Paul could tell this young cop all of these details, and many more, so many more, so stop making it sound like Paul didn’t know anything about his boy.

“You heard me about the jeans, right?” Paul says.

“Yes. Does he have braces? Wear glasses?”

“Neither.”

“What color was his shirt?”

“I don’t remember,” Paul says.

“Jacket?”

Paul continues to peer all around the parking lot, hoping to see his son flouncing back. He simply needed to wander off, get mad, let his frustration out, something that would explain his departure, that he’s not really running away. He’s not trying to leave. He had been only temporarily carried away.

“Any other unique identifiers?” the cop asks.

“He usually has his ear buds in. Always playing music.”

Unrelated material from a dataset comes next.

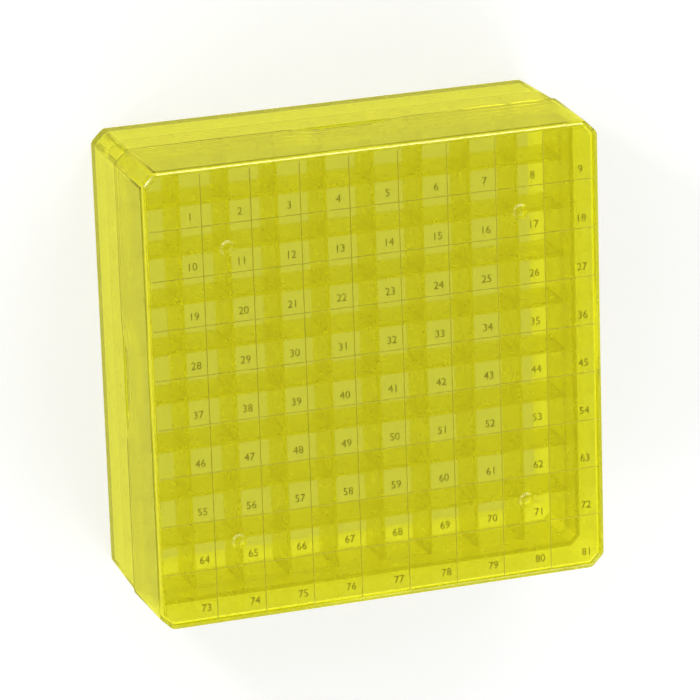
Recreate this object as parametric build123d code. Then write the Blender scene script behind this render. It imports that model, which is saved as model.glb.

The cop doesn’t write this detail down.

“He literally always has them in, so please put that in the report.”

Sighing, the cop jots down a few words, then says, “I’m going up to the doctor’s office. To get additional information about the boy’s clothing.”

“I’ll wait here in case he comes back,” Paul says.

“You should go home. Check and make sure he’s not there. If you have keys, you should also look inside your ex-wife’s residence. Be thorough. Closets. Under beds. The garage. Trunks of vehicles. Any place he can hide.”

“Who will wait here?”

The cop looks puzzled. “Why would he come back?”

The officer meant why would Jake return here, to this parking lot, but his vague and stabbing syntax—Why would he come back? — travels through the skin, the meat, the bone, wedging in Paul’s body, a wound already infected with blame. That parental blame. The way seeing a chipped tooth day in, day out can call into question if you’re even fit to be a parent. The way there are so many reminders that Paul isn’t doing a very good job of it.

“He’s coming back,” Paul says.

“I have all the information, and we’ll be in touch,” the cop says. “We’ll also reach out to the FBI, talk about opening a missing person file with them.”